▶ RECORDS TO USE:

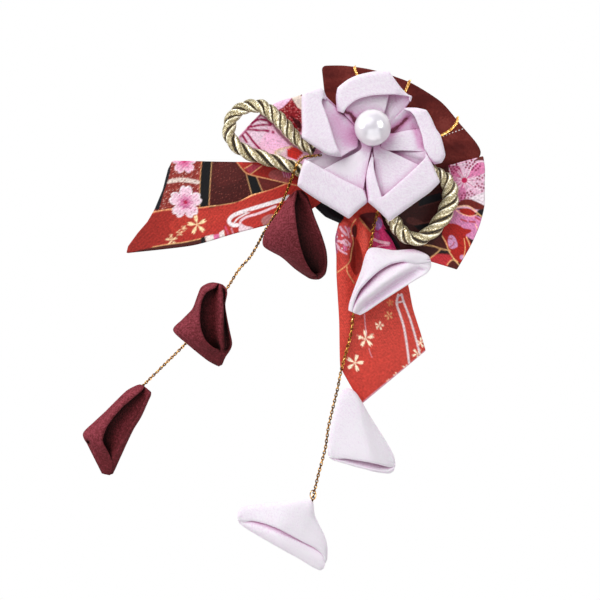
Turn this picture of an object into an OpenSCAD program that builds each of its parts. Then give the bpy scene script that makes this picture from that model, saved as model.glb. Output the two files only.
---
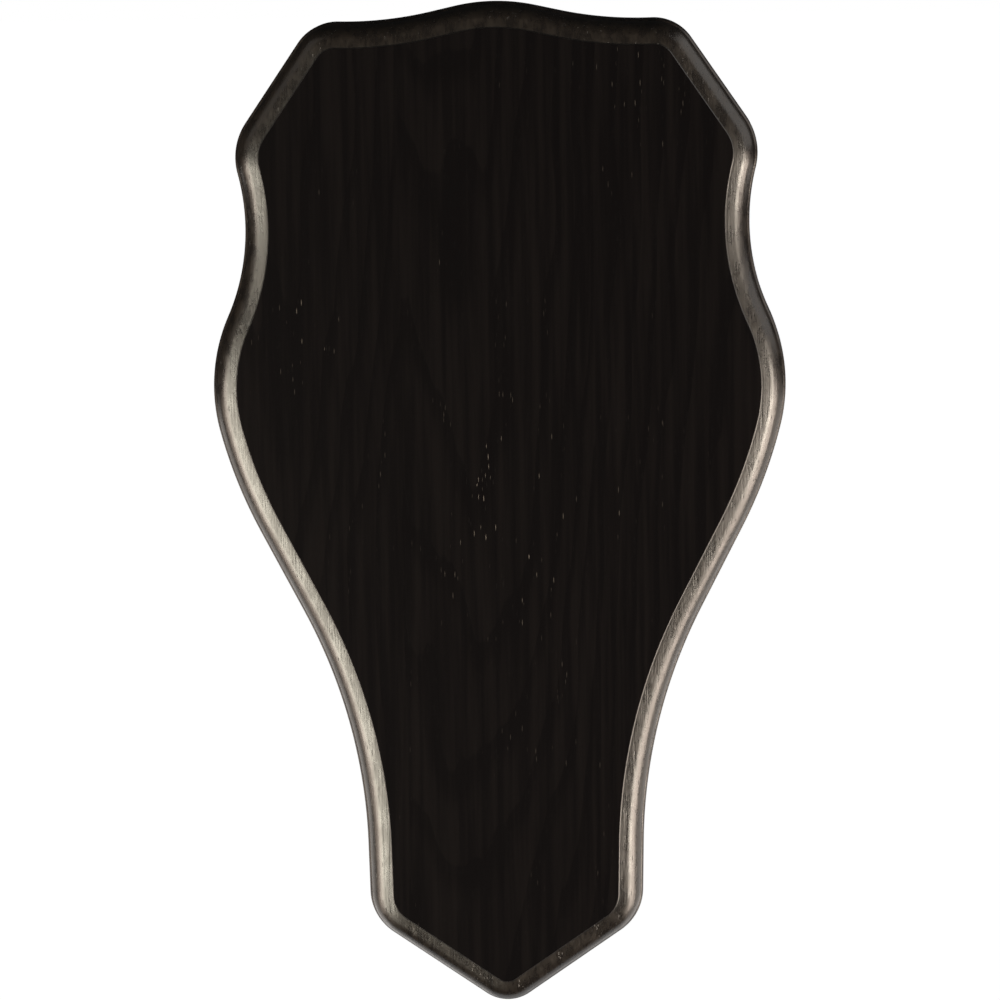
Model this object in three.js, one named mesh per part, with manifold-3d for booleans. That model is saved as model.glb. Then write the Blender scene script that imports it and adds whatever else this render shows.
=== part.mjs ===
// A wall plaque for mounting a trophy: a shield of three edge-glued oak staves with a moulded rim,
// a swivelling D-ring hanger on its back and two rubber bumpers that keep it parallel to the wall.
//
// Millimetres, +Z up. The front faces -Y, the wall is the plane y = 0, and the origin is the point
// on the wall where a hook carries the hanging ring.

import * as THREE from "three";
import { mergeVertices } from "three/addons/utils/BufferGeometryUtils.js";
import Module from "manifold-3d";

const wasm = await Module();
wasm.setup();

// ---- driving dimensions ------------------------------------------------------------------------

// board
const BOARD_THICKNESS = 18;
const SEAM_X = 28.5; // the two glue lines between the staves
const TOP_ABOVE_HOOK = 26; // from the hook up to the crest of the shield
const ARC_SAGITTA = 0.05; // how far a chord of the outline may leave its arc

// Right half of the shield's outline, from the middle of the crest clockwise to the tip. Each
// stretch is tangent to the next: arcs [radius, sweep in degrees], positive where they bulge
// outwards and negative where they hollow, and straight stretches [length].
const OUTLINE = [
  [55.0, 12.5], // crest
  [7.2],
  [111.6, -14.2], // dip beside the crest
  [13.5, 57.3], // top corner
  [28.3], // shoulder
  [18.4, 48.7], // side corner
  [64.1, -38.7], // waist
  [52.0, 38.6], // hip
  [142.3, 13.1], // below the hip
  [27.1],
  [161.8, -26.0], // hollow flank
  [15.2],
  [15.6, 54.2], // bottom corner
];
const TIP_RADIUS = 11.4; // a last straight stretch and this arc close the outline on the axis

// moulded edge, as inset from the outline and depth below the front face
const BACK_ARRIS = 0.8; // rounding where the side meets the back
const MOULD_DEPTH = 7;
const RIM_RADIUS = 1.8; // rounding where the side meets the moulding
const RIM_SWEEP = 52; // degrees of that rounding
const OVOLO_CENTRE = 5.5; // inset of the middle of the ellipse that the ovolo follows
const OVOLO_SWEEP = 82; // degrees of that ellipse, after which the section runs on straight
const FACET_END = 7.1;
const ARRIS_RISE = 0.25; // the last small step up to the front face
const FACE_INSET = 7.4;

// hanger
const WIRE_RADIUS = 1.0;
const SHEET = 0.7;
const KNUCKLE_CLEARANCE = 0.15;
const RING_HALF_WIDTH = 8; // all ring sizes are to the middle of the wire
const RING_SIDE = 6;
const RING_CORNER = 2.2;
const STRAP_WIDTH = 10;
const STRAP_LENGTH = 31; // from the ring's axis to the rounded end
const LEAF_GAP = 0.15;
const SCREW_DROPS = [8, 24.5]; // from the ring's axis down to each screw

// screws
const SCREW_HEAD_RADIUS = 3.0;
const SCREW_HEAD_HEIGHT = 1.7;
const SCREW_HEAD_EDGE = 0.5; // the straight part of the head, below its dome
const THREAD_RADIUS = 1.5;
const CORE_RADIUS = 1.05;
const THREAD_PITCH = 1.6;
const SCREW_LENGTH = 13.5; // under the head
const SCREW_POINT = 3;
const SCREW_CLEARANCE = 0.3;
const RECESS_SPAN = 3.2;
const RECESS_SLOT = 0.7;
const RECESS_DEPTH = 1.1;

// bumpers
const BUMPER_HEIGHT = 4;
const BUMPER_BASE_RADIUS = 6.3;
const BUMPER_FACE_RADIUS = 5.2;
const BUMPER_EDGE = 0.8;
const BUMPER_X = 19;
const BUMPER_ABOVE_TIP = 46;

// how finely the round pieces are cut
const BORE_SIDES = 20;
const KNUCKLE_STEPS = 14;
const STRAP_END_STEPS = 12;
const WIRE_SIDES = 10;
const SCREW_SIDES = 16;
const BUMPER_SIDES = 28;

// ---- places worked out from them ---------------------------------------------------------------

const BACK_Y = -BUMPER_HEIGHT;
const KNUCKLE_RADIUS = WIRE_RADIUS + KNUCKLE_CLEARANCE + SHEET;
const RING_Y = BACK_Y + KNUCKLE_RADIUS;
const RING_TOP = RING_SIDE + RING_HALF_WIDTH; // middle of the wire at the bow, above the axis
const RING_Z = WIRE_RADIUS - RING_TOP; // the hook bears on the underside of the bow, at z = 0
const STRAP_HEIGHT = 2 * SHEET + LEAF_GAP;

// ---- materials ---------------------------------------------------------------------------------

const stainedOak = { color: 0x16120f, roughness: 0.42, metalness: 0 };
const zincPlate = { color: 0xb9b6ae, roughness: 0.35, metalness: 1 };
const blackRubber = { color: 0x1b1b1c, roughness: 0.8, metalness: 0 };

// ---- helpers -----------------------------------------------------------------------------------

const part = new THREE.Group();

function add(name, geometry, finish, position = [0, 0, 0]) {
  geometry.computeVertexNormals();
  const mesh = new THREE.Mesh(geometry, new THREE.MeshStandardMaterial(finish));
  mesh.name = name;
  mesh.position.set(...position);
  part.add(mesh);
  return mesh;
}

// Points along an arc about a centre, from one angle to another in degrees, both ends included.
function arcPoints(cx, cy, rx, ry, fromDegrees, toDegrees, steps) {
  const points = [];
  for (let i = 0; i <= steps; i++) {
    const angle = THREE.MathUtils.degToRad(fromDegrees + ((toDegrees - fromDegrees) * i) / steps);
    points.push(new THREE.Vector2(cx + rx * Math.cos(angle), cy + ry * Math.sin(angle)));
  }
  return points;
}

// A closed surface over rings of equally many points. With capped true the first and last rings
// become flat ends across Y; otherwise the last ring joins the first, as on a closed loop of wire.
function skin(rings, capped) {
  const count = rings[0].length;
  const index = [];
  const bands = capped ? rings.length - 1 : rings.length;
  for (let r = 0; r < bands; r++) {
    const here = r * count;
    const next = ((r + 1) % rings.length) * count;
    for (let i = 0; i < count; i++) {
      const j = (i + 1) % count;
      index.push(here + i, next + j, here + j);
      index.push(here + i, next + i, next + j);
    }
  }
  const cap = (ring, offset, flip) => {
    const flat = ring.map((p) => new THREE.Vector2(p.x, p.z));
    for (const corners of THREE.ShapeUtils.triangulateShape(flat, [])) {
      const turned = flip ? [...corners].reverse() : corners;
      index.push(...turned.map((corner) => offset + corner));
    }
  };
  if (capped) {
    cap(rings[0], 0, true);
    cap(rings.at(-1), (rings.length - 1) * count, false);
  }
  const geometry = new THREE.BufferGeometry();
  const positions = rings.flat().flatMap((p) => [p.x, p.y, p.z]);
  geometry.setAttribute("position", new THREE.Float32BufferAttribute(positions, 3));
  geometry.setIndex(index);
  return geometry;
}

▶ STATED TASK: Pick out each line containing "object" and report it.

▶ RESPONSE TO THE TASK:
Turn this picture of an object into an OpenSCAD program that builds each of its parts. Then give the bpy scene script that makes this picture from that model, saved as model.glb. Output the two files only.
Model this object in three.js, one named mesh per part, with manifold-3d for booleans. That model is saved as model.glb. Then write the Blender scene script that imports it and adds whatever else this render shows.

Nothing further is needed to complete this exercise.